Mini Tempest Stages 2001

 

Now in its 14th year the Mini Tempest Stages, organised with such flair by Sutton & Cheam MC, inherited the spot of being the opening round of the very popular RALLY 2001 Championship following the loss of other events due to the Foot and Mouth crisis.

Longcross, nestling in the Surrey Stockbroker belt, is almost immune to the constraints being placed upon other venues as with a large perimeter fence and no wildlife apart from the odd rabbit, it is an oasis in these difficult times. Even those campaigning a 'non-people movement' stance are scuppered by the 11,000 cars an hour which pass along the M3 within 25 metres of the stage start. The venue is operating Monday to Friday and as one might expect it is seeing an unusually high influx of vehicle test programs as well as the off Hollywood Film Crew and advertisement maker.

Anyway, back to the event...... With three of the top four entries being previous winners of this event a close contest was almost inevitable but it was to be fifth seed Mark Straker / Oliver Pearson (Darrian T9) who were to set the pace over the opening pair of stages just 1 second ahead of Paul Shelmerdine / Steve Renham (Escort Cosworth) with Dave Jacobs / Nick Starkey a further second behind in their Metro 6R4.

Former Safety Devices Champion Chris Wood / Neil Chambers had borrowed the Escort Cosworth of Harvey Gibbs and were 4 more in arrears in fourth spot.

One of the first casualties of the day was Pat Waterman in his newly acquired Sapphire Cosworth who demolished a marker post shortly after the start. Straker suffered from an intermittent electrical fault which was causing the Darrian to cut out momentarily and by SS4 Jacobs had taken over the lead 4 seconds up on Shelmerdine, with Straker 1 second back and Wood now 8 seconds down on the leading trio.

Such was the competition that only 2 seconds covered the score of the top five crews over the 7 miles of SS4. Straker seemed to have solved his problem on SS5 and took 6 seconds off the pair in front of him to regain the lead. SS5 was to see the retirement from 6th spot of the other Straker brother Jeremy with throttle linkage problems on his rapid GTM. Eighth placed Kevin King / Adam Carter (Metro 6R4) also retired on this stage with driveshaft failure a similar problem affecting the Subaru Impreza WRX of Jon Finch / Aled Davies.

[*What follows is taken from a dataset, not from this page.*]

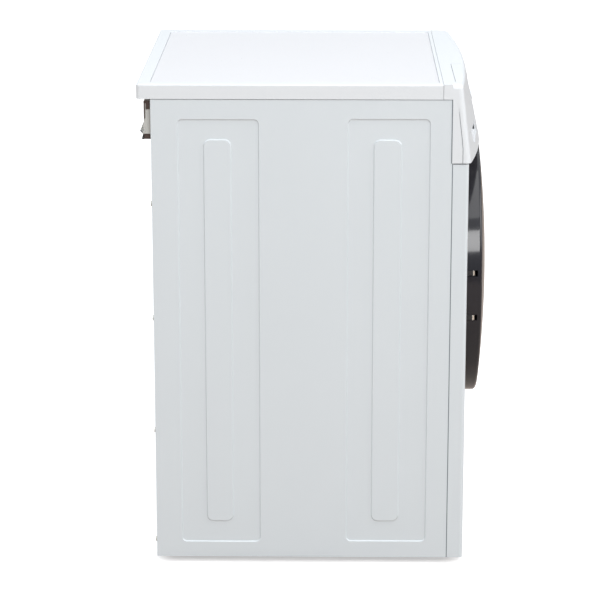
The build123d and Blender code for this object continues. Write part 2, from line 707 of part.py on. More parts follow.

Tony Jannetta / Lee Carter had been steadily going about the task in hand in their Metro 6R4 but a blown exhaust took with it the power steering pump and cost them over 10s on stage 6. Jannetta was on a flying visit from his current home in the US whilst the aforementioned Mr Finch flew into Fairoaks from his Monaco apartment that morning. With Jeremy Straker retiring and the next placed crew of Paul King / Paul Hollingham over half-a-minute in arrears their 5th place was not affected. A spin for Wood on cold tyres on SS6 also meant that the gap at the front of the field was gradually opening up. Jacobs took 2 seconds back from Straker on stage 6 to regain the lead and as the crews lined up for the start of the last stage just 9s covered the top three places but as the saying goes "it's not over until etc." and as Jacobs entered the Snake section for the last time the rear cross shaft broke and the Metro limped on in two wheel drive mode. The resultant loss in time dropped Jacobs to 3rd behind Shelmerdine with 1st place going to a delighted Straker. Wood held on to 4th with Jannetta 5th and Class C winner King 6th.

Charlie Rees / James Griffiths took Class B by 6s from Trevor Martin / Dave Henderson with Class A going to Julian and MatthewWilkes.

The organisers did well to cope with a capacity 90-car field. Such was the demand for an entry that they could have run a second event for the reserves, a situation that we will all have to get use to until the present lack of events due to the Foot and Mouth crisis is resolved.